WORK TO DO: From the listing below, pull out the lines that hold "lifts".

(Rows from an object dataset)
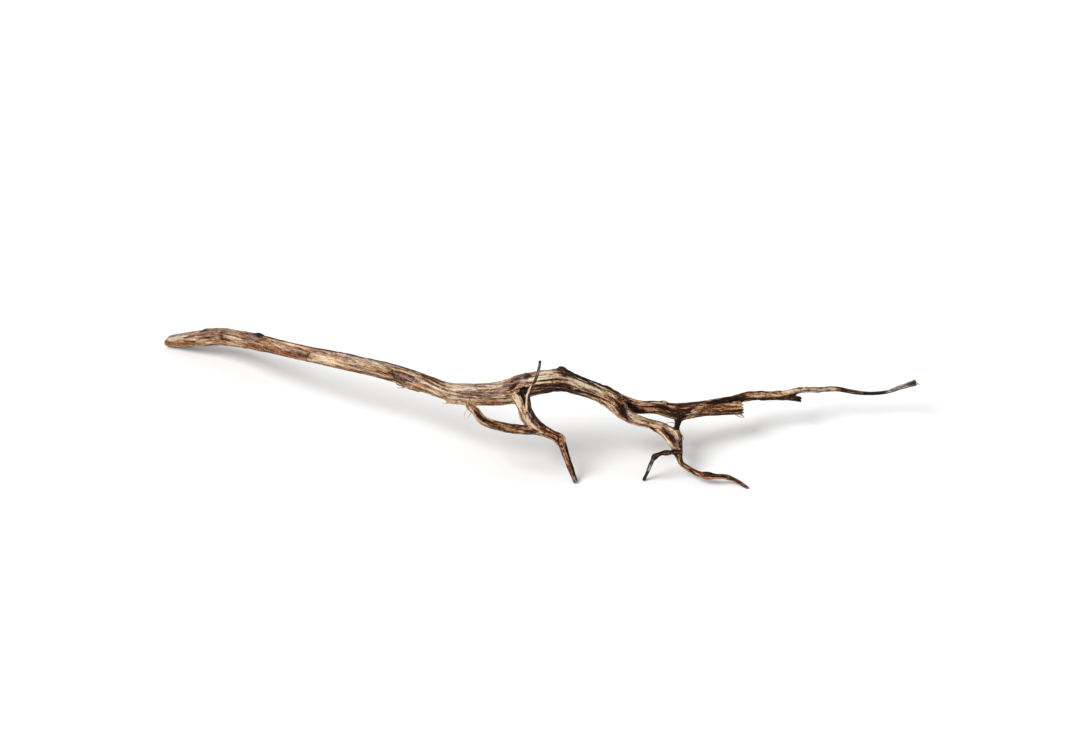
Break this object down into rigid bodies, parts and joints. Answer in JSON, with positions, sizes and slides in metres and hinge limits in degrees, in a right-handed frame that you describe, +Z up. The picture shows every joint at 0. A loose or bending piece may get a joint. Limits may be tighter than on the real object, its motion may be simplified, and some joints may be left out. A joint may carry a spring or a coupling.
{
  "type": "snake wood branch",
  "caption": "Weathered natural branch with an arched trunk, forked legs that stand on the ground, a broken stub and a long thin tail; lies by itself as decor or a climbing perch.",
  "frame": {"origin": "on the floor, under the middle of the box around the branch", "axes": "+X along the branch from the thick cut end to the thin tip, +Y away from the side that the legs reach out on, +Z up from the floor it rests on"},
  "size_m": [0.7432, 0.2453, 0.1344],
  "materials": {
    "weathered_wood": "bare weathered wood, matt, with remnants of red-brown bark and grey sun bleaching"
  },
  "bodies": {
    "root": {"snake_wood": "weathered_wood"}
  },
  "joints": []
}
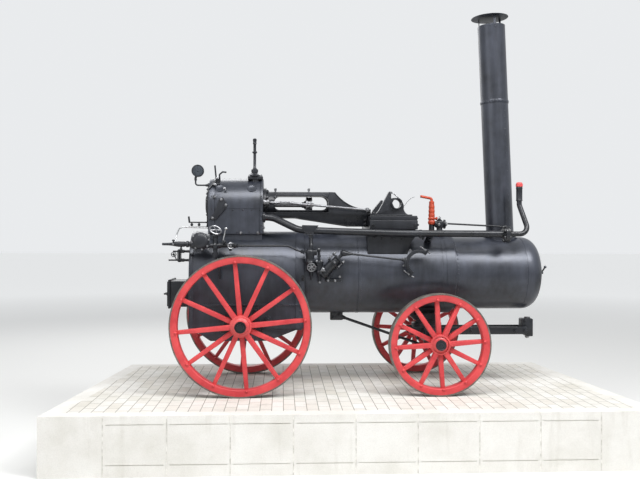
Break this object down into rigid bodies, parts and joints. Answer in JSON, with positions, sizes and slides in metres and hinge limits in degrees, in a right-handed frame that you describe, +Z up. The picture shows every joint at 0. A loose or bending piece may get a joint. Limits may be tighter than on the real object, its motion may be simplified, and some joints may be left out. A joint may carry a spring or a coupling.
{
  "type": "portable steam engine",
  "caption": "Horse-drawn portable steam engine with firebox, barrel, smokebox, tall chimney, open cylinder motion and spoked wheels, standing on a blank display plinth.",
  "frame": {"origin": "centre of the plinth's base", "axes": "+X from the firebox to the smokebox and the draw bar, +Y to the engine's far side, +Z up"},
  "size_m": [5.19, 2.6, 4.2177],
  "materials": {
    "plinth_stone": "pale cast concrete with light weathering",
    "boiler_black": "graphite black paint, satin, dusty",
    "fitting_black": "black painted castings, satin",
    "dull_steel": "old oiled steel",
    "wheel_red": "painted wood, sun-faded red",
    "hub_red": "painted iron, sun-faded red",
    "tyre_iron": "worn bare iron tread",
    "valve_red": "orange-red paint, worn",
    "gauge_face": "aged dial card"
  },
  "bodies": {
    "engine": {"plinth": "plinth_stone", "firebox_shell": "boiler_black", "ash_pan": "boiler_black", "fire_mouth": "boiler_black", "boiler_barrel": "boiler_black", "smokebox": "boiler_black", "chimney": "boiler_black", "cylinder_block": "boiler_black", "cylinder_cover": "fitting_black", "guide_frame": "fitting_black", "crosshead": "dull_steel", "valve_rod": "dull_steel", "crank_base": "fitting_black", "crank_bearings": "fitting_black", "exhaust_pipe": "boiler_black", "exhaust_riser": "boiler_black", "whistle_column": "fitting_black", "pressure_gauge": "fitting_black", "blower_valve": "fitting_black", "steam_valve": "valve_red", "injector": "fitting_black", "feed_pipe": "fitting_black", "feed_pump": "fitting_black", "pump_rod": "fitting_black", "water_gauge": "fitting_black", "rear_axle": "fitting_black", "front_saddle": "fitting_black", "stay_rod": "fitting_black"},
    "fire_door": {"fire_door": "fitting_black"},
    "smokebox_door": {"smokebox_door": "boiler_black"},
    "fore_carriage": {"fore_carriage": "fitting_black", "drawbar": "fitting_black", "coupling_pin": "dull_steel"},
    "rear_wheel_near": {"rear_wheel_near": "wheel_red", "rear_tyre_near": "tyre_iron", "rear_hub_near": "hub_red"},
    "rear_wheel_far": {"rear_wheel_far": "wheel_red", "rear_tyre_far": "tyre_iron", "rear_hub_far": "hub_red"},
    "front_wheel_near": {"front_wheel_near": "wheel_red", "front_tyre_near": "tyre_iron", "front_hub_near": "hub_red"},
    "front_wheel_far": {"front_wheel_far": "wheel_red", "front_tyre_far": "tyre_iron", "front_hub_far": "hub_red"}
  },
  "joints": [
    {"name": "steering", "type": "hinge", "parent": "engine", "child": "fore_carriage", "pos_m": [0.847, 0.05, 0.9753], "axis": [0, 0, 1], "range_deg": [-30, 30]},
    {"name": "rear_wheel_near_roll", "type": "hinge", "parent": "engine", "child": "rear_wheel_near", "pos_m": [-0.99, -0.592, 1.1503], "axis": [0, 1, 0], "continuous": true},
    {"name": "rear_wheel_far_roll", "type": "hinge", "parent": "engine", "child": "rear_wheel_far", "pos_m": [-0.99, 0.692, 1.1503], "axis": [0, 1, 0], "continuous": true},
    {"name": "front_wheel_near_roll", "type": "hinge", "parent": "fore_carriage", "child": "front_wheel_near", "pos_m": [0.847, -0.592, 0.9753], "axis": [0, 1, 0], "continuous": true},
    {"name": "front_wheel_far_roll", "type": "hinge", "parent": "fore_carriage", "child": "front_wheel_far", "pos_m": [0.847, 0.692, 0.9753], "axis": [0, 1, 0], "continuous": true},
    {"name": "smokebox_door_swing", "type": "hinge", "parent": "engine", "child": "smokebox_door", "pos_m": [1.9633, 0.276, 1.6153], "axis": [0, 0, 1], "range_deg": [0, 120]},
    {"name": "fire_door_swing", "type": "hinge", "parent": "engine", "child": "fire_door", "pos_m": [-1.7273, 0.256, 1.4153], "axis": [0, 0, -1], "range_deg": [0, 110]}
  ]
}
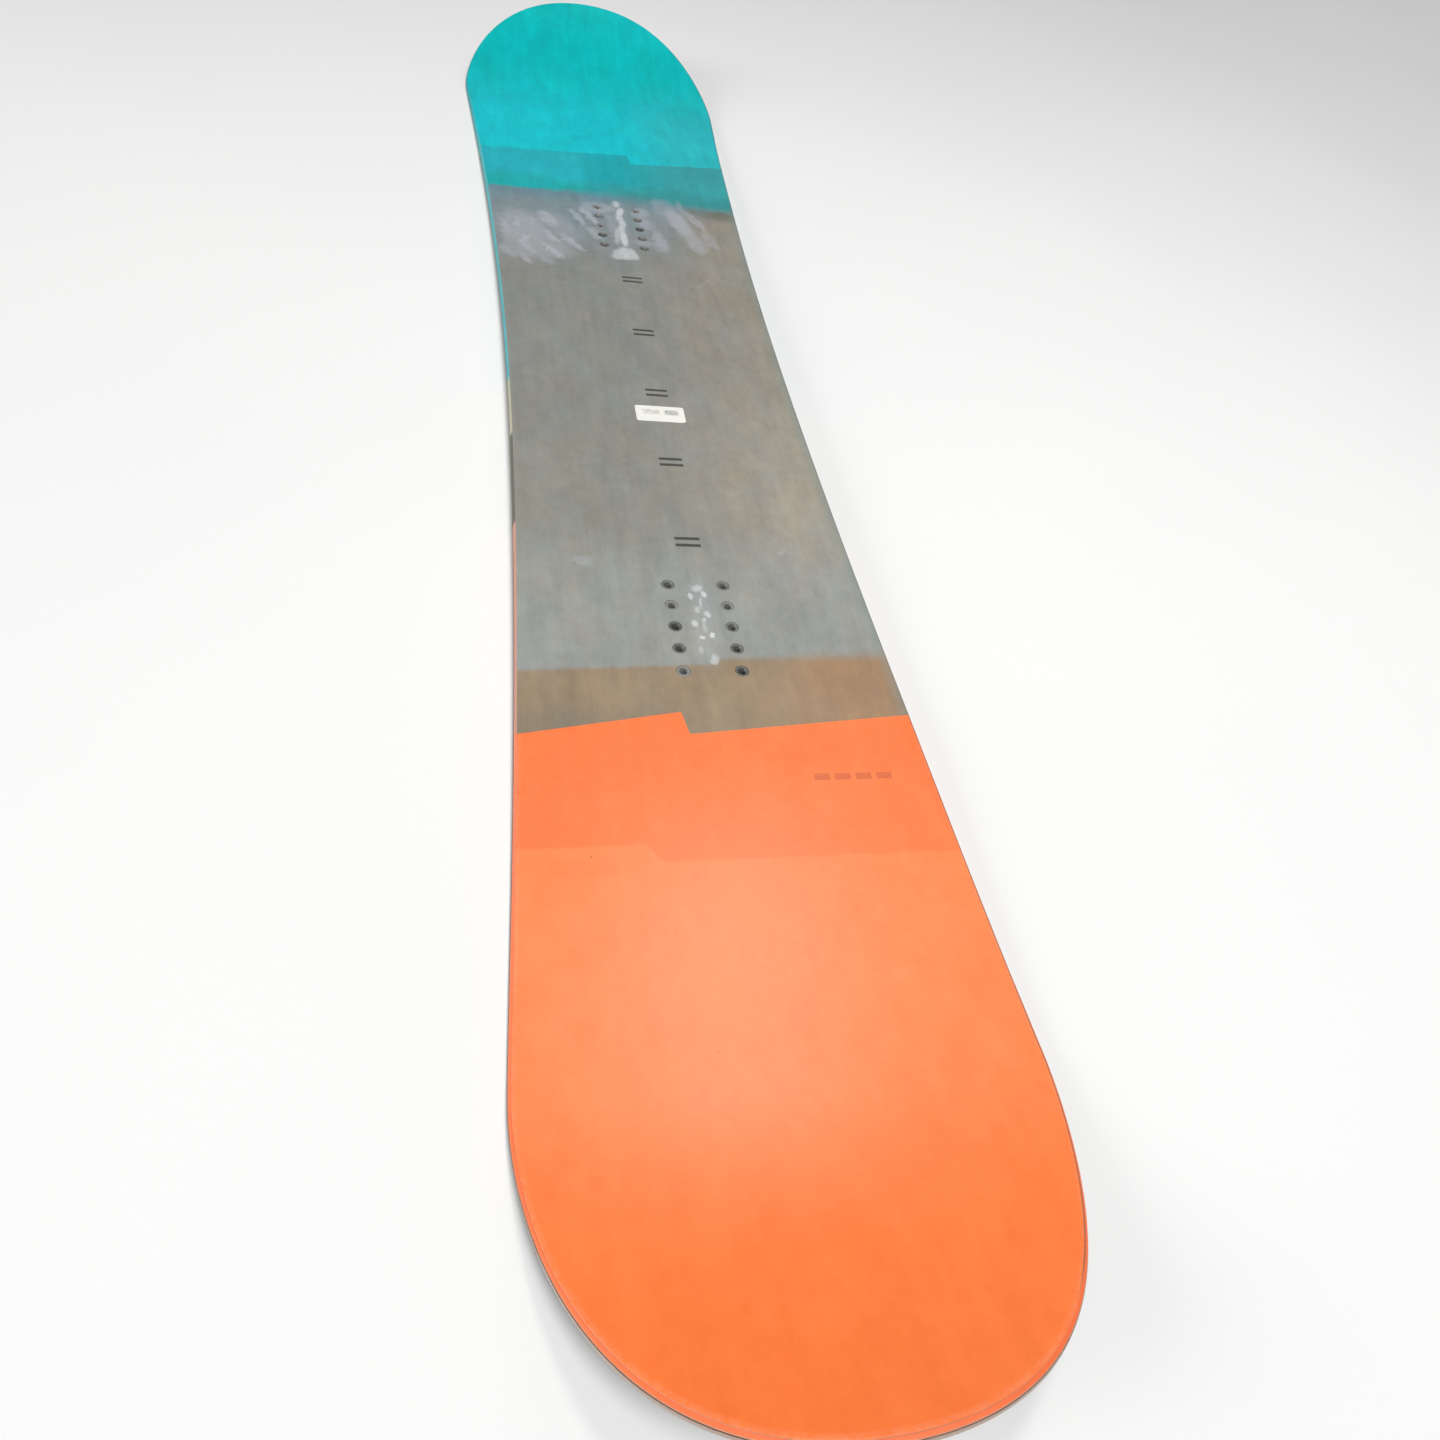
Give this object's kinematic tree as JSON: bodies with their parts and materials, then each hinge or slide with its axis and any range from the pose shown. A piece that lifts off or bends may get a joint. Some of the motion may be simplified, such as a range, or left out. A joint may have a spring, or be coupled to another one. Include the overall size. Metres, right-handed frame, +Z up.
{
  "type": "snowboard",
  "caption": "Directional snowboard with a waisted outline, upturned nose and tail, steel edges, a layered wood core and grids of threaded inserts for bindings.",
  "frame": {"origin": "middle of the board's length and width, on the surface that its contact zones rest on", "axes": "+Y along the board towards the nose, +Z up out of the topsheet, +X to the right of a viewer who looks from the tail to the nose"},
  "size_m": [0.297, 1.52, 0.0579],
  "materials": {
    "topsheet": "satin",
    "base_sheet": "satin",
    "edge_steel": "satin",
    "insert_steel": "satin",
    "edge_rubber": "matte",
    "glass_laminate": "satin",
    "sidewall": "satin",
    "tip_spacer": "matte",
    "core_poplar": "matte",
    "core_beech": "matte",
    "label": "matte"
  },
  "bodies": {
    "root": {"base_sheet": "base_sheet", "core_inner_strip_left": "core_poplar", "core_inner_strip_right": "core_poplar", "core_insert_strip_left": "core_beech", "core_insert_strip_right": "core_beech", "core_middle_strip": "core_poplar", "core_outer_strip_left": "core_poplar", "core_outer_strip_right": "core_poplar", "core_stringer_strip_left": "core_beech", "core_stringer_strip_right": "core_beech", "edge_rubber_left": "edge_rubber", "edge_rubber_right": "edge_rubber", "lower_glass_laminate": "glass_laminate", "nose_insert_left_1": "insert_steel", "nose_insert_left_2": "insert_steel", "nose_insert_left_3": "insert_steel", "nose_insert_left_4": "insert_steel", "nose_insert_left_5": "insert_steel", "nose_insert_right_1": "insert_steel", "nose_insert_right_2": "insert_steel", "nose_insert_right_3": "insert_steel", "nose_insert_right_4": "insert_steel", "nose_insert_right_5": "insert_steel", "nose_spacer": "tip_spacer", "paper_label": "label", "sidewall_left": "sidewall", "sidewall_right": "sidewall", "steel_edge_left": "edge_steel", "steel_edge_right": "edge_steel", "tail_insert_left_1": "insert_steel", "tail_insert_left_2": "insert_steel", "tail_insert_left_3": "insert_steel", "tail_insert_left_4": "insert_steel", "tail_insert_left_5": "insert_steel", "tail_insert_right_1": "insert_steel", "tail_insert_right_2": "insert_steel", "tail_insert_right_3": "insert_steel", "tail_insert_right_4": "insert_steel", "tail_insert_right_5": "insert_steel", "tail_spacer": "tip_spacer", "topsheet": "topsheet", "upper_glass_laminate": "glass_laminate"}
  },
  "joints": []
}
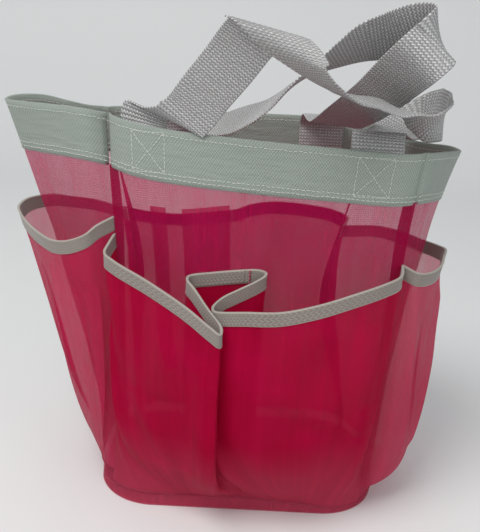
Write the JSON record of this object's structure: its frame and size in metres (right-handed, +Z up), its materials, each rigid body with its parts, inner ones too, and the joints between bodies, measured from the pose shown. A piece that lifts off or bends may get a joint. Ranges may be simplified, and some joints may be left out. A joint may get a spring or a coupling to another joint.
{
  "type": "shower caddy",
  "caption": "Soft sheer mesh shower tote with an open hemmed top, outer elastic-topped pockets and two sewn webbing carrying handles.",
  "frame": {"origin": "on the base near its centre, on the surface the bag stands on", "axes": "+Z up, -Y towards the front (the side with the tacked pair of pockets), +X to the right seen from the front"},
  "size_m": [0.3603, 0.2269, 0.4078],
  "materials": {
    "mesh": "sheer woven nylon mesh, magenta red",
    "hem": "coated plain-weave cloth, grey-green",
    "elastic": "knitted elastic binding, warm grey",
    "webbing": "coarse basket-weave webbing, silver grey with a slight sheen",
    "thread": "pale polyester thread"
  },
  "bodies": {
    "bag": {"base_panel": "mesh", "panel_front": "mesh", "hem_front": "hem", "panel_right": "mesh", "hem_right": "hem", "panel_back": "mesh", "hem_back": "hem", "panel_left": "mesh", "hem_left": "hem", "pocket_front_left": "mesh", "elastic_front_left": "elastic", "pocket_front_right": "mesh", "elastic_front_right": "elastic", "pocket_right": "mesh", "elastic_right": "elastic", "pocket_back_right": "mesh", "elastic_back_right": "elastic", "pocket_back_left": "mesh", "elastic_back_left": "elastic", "pocket_left": "mesh", "elastic_left": "elastic", "corner_seam_front_right": "mesh", "corner_seam_back_right": "mesh", "corner_seam_back_left": "mesh", "corner_seam_front_left": "mesh", "webbing_end_front_left": "webbing", "stitch_box_front_left": "thread", "webbing_end_front_right": "webbing", "stitch_box_front_right": "thread", "webbing_end_back_right": "webbing", "stitch_box_back_right": "thread", "webbing_end_back_left": "webbing", "stitch_box_back_left": "thread"},
    "handle_front": {"handle_front": "webbing"},
    "handle_back": {"handle_back": "webbing"}
  },
  "joints": [
    {"name": "handle_front_swing", "type": "hinge", "parent": "bag", "child": "handle_front", "pos_m": [0.0015, -0.0535, 0.3065], "axis": [0.9952, -0.0883, -0.0412], "range_deg": [-35, 0]},
    {"name": "handle_back_swing", "type": "hinge", "parent": "bag", "child": "handle_back", "pos_m": [-0.005, 0.07, 0.307], "axis": [1, 0, 0], "range_deg": [-58, 0]}
  ]
}
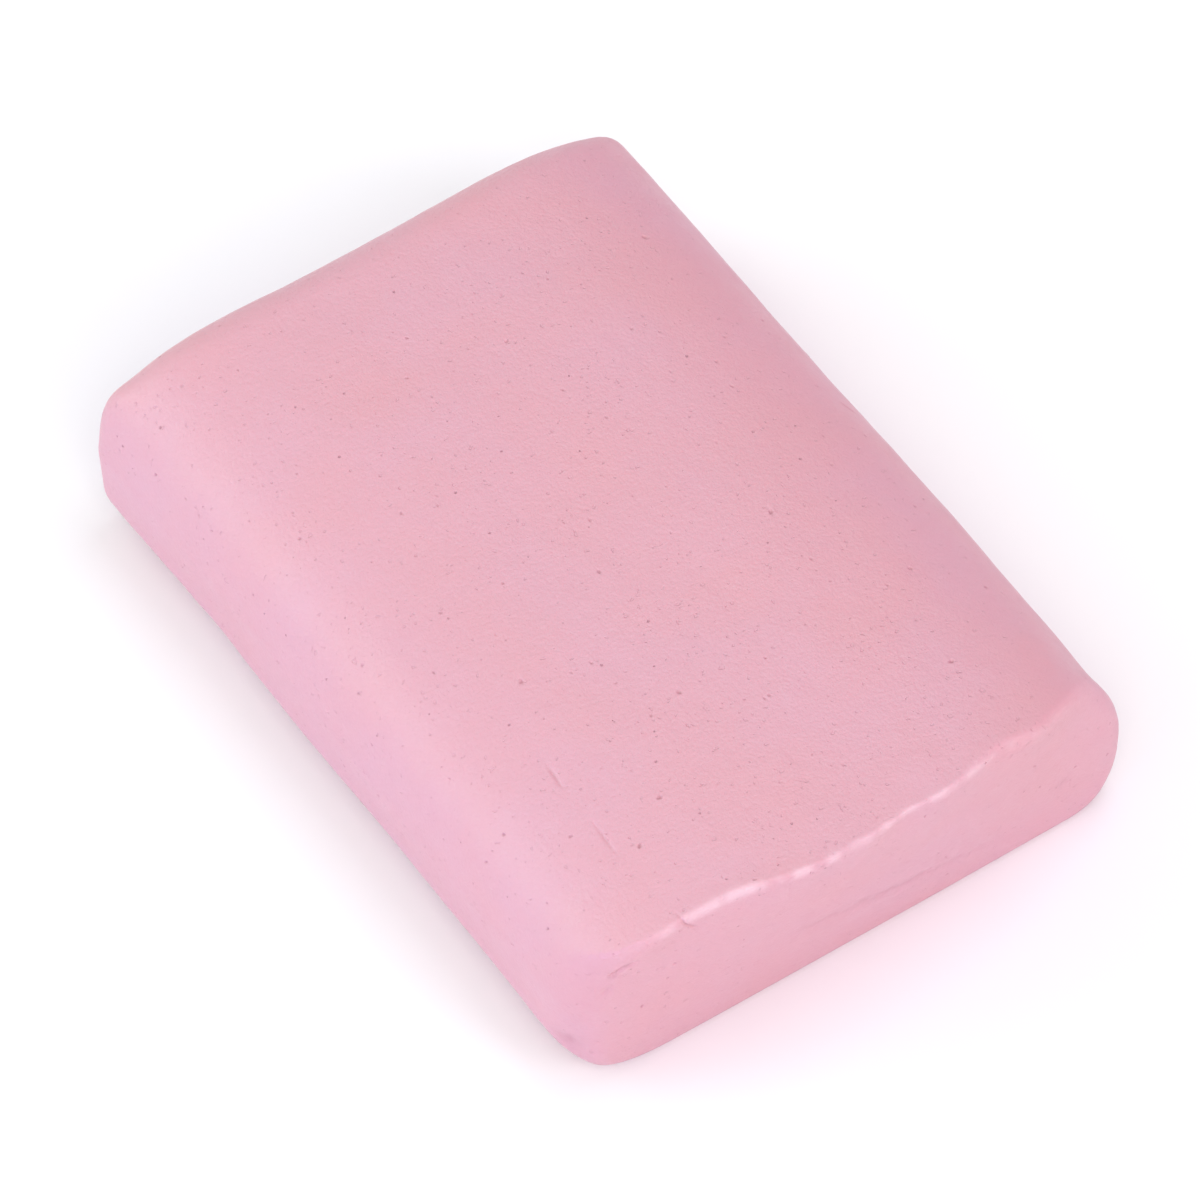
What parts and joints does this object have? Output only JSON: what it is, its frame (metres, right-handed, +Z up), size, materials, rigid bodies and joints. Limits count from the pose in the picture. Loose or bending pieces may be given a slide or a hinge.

THE REPLY:
Give this object's kinematic tree as JSON: bodies with their parts and materials, then each hinge or slide with its axis and any range from the pose shown. A piece that lifts off or bends may get a joint. Some of the motion may be simplified, such as a range, or left out. A joint may have a spring, or be coupled to another one. Include the overall size. Metres, right-handed frame, +Z up.
Write the JSON record of this object's structure: its frame and size in metres (right-handed, +Z up), its materials, each rigid body with its parts, inner ones too, and the joints between bodies, measured from the pose shown. A piece that lifts off or bends may get a joint. Ranges may be simplified, and some joints may be left out. A joint may get a spring or a coupling to another joint.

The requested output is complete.